The firm’s “medium-term expectations are unchanged though, underpinned by the significant white-space growth opportunity and our iconic brand and product range”.

The numbers

So let’s look at just how tough the first half was. Revenue fell 5%, or 3% at constant exchange rates (CER), primarily because of weakness in US wholesale. But direct to consumer revenue was up 9% and rose 11% CER to make up 50% of the mix. Retail revenue was up 15%, or 17% CER, and e-commerce rose 3%, or 5% CER. 

That all added up to total revenue of £395.8 million. Retail revenue was £104.7 million and e-commerce revenue was £91.7 million. Total DTC was running at £196.4 million and wholesale at £199.4 million, the latter figure being a fall of 15%.

As well as the US issues, wholesale revenue was impacted by planned strategic decisions to reduce volumes into EMEA e-tailers and the exit of the China distributor.

It added that the “regional shape of performance [was] in line with expectations, with good growth in EMEA, a strong performance in Japan DTC and America revenue down 18%”.

The gross margin dipped 1%, and EBITDA fell 13% to £77.6 million, while profit before tax was down as much as 55% at £25.8 million. That pre-tax fall reflected the EBITDA performance together with higher depreciation and amortisation as a result of continued investment in IT projects, distribution centres (DCs) and new stores.

The company said it sold 5.7 million pairs of shoes, boots and sandals, which was 9% lower than a year earlier.

On the plus side, it opened 25 new stores, and the six months saw the launch of its new marketing brand platform ‘Made Strong’ with high-impact city activations in New York, London and Tokyo. 

The 14XX capsule collection was also unveiled, “the first step of a faster pace of product innovation, driving brand energy”.

As well as opening those new own stores globally, it hailed the “successful rollout of [its] omnichannel offer in the UK, with positive initial results”. A rollout across core EMEA markets is coming in 2024.

And it “transformed our North America distribution network with automation of the LA DC, expansion of the New Jersey DC and relocation of the Canadian DC to Toronto”.

Its strategic supply chain savings also drove both a gross margin improvement of 2.8 ppts (to 64.4%) and resulted in an EBITDA margin performance ahead of guidance.

CEO Kenny Wilson said: “During the period we focused on controlling the controllables: we delivered significant supply chain savings, successfully transformed our North America distribution network, opened new stores, and launched a Dr Martens UK repair service. The DOCS strategy of brand control and prioritising more profitable sales via our own stores and websites continued to deliver, with DTC revenues up [and] representing half of group revenues.

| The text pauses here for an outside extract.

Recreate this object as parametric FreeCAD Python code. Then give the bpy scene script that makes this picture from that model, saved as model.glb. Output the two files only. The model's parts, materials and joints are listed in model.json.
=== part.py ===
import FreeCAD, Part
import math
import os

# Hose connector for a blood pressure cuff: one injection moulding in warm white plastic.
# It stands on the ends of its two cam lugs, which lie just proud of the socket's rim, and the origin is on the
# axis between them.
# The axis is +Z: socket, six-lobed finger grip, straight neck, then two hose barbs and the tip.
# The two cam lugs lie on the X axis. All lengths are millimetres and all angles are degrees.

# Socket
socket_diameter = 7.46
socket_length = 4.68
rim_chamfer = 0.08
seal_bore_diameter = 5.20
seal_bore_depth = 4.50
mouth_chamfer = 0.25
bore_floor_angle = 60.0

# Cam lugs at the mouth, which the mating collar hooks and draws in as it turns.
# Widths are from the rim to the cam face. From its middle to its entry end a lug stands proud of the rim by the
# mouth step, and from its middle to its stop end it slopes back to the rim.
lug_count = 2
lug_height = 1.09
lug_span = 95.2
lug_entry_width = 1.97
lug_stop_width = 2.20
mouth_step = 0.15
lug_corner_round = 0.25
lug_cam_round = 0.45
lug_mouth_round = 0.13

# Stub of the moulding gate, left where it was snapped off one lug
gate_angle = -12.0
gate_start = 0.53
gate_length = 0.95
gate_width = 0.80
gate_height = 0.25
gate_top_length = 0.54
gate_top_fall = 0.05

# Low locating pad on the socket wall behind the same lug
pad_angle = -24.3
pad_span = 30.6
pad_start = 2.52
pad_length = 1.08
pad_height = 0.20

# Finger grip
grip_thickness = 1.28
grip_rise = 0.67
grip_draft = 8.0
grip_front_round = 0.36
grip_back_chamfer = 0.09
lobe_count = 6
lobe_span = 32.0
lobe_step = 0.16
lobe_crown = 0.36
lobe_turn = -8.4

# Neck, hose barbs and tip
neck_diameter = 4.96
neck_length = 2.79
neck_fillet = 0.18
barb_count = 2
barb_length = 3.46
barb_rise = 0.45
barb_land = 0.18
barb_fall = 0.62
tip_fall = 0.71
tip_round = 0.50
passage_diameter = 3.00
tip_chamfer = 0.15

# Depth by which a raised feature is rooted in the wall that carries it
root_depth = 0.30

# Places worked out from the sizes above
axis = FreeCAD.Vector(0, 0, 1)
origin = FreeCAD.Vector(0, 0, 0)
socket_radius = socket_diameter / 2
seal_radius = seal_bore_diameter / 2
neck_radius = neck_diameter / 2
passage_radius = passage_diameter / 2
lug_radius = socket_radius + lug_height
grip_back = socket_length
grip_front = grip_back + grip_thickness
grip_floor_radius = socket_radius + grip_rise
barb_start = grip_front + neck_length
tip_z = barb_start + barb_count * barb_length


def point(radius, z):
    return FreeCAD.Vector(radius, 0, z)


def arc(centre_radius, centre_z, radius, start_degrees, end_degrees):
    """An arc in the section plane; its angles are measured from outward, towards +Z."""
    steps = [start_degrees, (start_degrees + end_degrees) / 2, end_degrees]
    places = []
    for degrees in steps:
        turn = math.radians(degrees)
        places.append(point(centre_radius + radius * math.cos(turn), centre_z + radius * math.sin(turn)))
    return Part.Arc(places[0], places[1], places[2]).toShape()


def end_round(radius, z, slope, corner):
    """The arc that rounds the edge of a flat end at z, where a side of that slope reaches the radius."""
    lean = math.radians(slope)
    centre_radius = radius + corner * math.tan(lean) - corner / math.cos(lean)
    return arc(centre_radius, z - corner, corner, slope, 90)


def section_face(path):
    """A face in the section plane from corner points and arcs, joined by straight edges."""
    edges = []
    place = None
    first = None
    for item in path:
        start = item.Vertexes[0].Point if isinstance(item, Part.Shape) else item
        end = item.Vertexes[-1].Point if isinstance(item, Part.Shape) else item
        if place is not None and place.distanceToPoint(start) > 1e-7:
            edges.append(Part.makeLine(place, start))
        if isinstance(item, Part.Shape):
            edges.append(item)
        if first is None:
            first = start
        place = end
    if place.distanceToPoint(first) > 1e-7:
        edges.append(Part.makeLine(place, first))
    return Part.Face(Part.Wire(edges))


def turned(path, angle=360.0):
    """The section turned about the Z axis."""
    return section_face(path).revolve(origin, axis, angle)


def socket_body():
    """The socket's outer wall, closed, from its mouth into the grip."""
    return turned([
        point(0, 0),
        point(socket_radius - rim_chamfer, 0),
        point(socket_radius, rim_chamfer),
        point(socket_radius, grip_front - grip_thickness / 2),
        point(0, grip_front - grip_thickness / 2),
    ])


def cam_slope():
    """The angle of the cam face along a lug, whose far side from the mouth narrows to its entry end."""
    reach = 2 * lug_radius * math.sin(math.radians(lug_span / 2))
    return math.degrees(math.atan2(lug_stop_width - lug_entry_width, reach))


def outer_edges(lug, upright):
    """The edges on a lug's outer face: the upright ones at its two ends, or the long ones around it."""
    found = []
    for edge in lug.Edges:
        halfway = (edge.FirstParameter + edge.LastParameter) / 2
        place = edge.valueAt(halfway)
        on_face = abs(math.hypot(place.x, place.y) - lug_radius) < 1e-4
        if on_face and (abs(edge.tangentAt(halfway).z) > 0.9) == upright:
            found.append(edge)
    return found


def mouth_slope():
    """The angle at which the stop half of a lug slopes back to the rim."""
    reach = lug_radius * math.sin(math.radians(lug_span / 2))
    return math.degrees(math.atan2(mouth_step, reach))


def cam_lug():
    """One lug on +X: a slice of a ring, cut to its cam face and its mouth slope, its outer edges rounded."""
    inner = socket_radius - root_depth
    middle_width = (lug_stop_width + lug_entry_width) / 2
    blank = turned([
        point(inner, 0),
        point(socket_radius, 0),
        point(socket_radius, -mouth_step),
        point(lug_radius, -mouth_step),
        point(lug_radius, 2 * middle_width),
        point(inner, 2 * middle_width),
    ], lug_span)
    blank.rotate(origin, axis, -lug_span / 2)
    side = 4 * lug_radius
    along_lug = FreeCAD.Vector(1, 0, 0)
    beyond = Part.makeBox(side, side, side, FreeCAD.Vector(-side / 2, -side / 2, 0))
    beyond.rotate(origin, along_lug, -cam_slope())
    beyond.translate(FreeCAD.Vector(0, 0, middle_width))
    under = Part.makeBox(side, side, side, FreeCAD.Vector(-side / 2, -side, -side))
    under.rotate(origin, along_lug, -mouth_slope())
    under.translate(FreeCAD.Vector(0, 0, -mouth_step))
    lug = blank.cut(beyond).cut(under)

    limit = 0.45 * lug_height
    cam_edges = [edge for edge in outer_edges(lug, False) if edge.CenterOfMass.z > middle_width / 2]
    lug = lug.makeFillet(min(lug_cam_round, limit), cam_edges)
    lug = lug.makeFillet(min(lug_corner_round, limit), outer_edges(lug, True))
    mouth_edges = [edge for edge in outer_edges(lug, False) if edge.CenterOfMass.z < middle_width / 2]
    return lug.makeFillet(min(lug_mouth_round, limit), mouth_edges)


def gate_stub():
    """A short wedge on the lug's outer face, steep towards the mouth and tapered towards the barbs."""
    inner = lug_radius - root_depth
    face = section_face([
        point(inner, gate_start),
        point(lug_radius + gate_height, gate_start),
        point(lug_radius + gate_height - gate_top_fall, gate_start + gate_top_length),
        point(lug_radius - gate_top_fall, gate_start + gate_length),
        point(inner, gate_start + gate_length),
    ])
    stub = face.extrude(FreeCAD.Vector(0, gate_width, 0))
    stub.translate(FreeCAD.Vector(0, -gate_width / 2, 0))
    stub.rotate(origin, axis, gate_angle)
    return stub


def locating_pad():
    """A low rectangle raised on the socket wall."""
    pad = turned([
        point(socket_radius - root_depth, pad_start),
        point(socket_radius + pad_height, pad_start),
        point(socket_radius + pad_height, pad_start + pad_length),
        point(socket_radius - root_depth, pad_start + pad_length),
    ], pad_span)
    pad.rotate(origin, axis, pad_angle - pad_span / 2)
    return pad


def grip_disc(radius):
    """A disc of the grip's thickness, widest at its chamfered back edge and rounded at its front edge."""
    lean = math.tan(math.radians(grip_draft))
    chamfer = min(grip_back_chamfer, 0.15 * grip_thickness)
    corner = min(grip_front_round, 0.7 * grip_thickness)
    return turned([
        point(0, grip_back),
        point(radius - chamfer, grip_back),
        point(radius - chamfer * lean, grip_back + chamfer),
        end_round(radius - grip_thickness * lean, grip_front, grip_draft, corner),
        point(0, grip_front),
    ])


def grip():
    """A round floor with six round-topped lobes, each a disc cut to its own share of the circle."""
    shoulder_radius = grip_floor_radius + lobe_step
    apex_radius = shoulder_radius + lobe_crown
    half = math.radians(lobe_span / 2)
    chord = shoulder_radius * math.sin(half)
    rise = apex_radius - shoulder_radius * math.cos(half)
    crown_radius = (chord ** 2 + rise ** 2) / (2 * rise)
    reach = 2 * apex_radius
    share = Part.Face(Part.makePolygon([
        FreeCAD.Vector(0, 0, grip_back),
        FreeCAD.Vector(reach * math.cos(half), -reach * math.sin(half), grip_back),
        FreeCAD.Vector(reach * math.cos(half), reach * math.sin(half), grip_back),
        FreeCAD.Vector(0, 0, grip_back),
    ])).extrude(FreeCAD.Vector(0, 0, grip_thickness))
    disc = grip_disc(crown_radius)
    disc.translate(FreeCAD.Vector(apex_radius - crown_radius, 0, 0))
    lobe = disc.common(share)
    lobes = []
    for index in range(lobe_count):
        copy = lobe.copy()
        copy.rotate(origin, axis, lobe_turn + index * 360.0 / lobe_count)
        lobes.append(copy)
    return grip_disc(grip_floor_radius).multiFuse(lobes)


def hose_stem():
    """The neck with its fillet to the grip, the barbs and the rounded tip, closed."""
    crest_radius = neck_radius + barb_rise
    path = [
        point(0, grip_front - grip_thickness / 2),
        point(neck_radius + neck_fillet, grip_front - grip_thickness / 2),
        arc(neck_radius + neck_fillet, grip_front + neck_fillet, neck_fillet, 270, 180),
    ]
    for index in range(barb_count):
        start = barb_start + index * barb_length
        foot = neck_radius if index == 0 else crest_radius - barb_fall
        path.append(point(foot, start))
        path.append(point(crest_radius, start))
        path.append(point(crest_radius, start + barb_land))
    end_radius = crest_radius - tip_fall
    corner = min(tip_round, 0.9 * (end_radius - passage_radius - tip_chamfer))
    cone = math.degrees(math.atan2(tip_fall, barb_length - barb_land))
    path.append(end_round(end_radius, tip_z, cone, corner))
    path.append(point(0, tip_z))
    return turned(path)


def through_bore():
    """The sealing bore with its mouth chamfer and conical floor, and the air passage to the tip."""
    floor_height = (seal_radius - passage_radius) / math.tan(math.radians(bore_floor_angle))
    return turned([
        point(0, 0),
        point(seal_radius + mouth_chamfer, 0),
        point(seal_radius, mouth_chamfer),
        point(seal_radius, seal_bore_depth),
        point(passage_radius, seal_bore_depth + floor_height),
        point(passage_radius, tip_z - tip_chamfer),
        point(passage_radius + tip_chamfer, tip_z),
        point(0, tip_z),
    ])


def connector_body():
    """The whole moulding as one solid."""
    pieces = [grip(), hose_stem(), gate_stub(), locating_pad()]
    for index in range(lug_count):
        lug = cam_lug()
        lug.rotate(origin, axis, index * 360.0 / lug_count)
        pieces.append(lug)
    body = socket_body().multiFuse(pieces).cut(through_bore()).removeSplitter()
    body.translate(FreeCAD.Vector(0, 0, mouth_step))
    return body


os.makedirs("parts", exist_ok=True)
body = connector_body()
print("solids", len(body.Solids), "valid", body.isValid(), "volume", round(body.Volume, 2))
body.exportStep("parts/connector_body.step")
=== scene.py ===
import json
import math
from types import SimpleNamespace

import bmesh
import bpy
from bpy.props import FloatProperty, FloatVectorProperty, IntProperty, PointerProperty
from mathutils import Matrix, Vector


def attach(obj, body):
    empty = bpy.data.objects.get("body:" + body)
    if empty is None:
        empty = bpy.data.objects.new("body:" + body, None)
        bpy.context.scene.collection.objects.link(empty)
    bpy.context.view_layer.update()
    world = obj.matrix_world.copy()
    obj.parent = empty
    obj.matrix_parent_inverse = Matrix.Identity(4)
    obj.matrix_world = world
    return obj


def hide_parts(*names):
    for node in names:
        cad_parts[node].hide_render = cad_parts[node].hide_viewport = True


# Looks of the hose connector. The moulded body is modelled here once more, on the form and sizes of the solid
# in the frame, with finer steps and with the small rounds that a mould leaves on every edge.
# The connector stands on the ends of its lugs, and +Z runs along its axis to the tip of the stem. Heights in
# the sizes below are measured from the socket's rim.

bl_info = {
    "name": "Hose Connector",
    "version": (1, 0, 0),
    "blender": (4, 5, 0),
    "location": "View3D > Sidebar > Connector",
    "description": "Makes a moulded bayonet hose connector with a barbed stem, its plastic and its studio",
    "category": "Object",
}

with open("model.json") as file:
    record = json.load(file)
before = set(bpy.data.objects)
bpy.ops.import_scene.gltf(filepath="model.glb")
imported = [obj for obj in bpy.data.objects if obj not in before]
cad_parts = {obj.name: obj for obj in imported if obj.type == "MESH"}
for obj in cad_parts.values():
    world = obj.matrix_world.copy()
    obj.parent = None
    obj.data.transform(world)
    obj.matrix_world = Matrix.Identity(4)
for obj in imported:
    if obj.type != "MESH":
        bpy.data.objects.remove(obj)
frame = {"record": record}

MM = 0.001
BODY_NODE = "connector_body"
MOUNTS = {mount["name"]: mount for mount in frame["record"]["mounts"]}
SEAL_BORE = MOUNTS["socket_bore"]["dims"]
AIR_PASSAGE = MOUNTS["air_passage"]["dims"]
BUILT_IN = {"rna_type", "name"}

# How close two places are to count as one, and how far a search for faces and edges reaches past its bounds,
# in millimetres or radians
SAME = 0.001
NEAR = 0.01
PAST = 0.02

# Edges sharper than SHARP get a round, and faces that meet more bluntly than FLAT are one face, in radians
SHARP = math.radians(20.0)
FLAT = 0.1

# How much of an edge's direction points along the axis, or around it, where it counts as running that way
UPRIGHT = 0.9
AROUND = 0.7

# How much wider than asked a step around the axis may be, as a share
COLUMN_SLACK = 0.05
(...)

“We saw a continued strong DTC performance in EMEA and APAC. In the USA, where there is an increasingly difficult consumer environment, our results have been more challenged, led by weakness in wholesale. We have strengthened the Americas leadership team and they are taking action, including refocusing marketing and improving our e-commerce trading capabilities. Notwithstanding the clear challenges we face in the USA market we remain very confident in our iconic brand and the significant growth opportunity ahead of us.”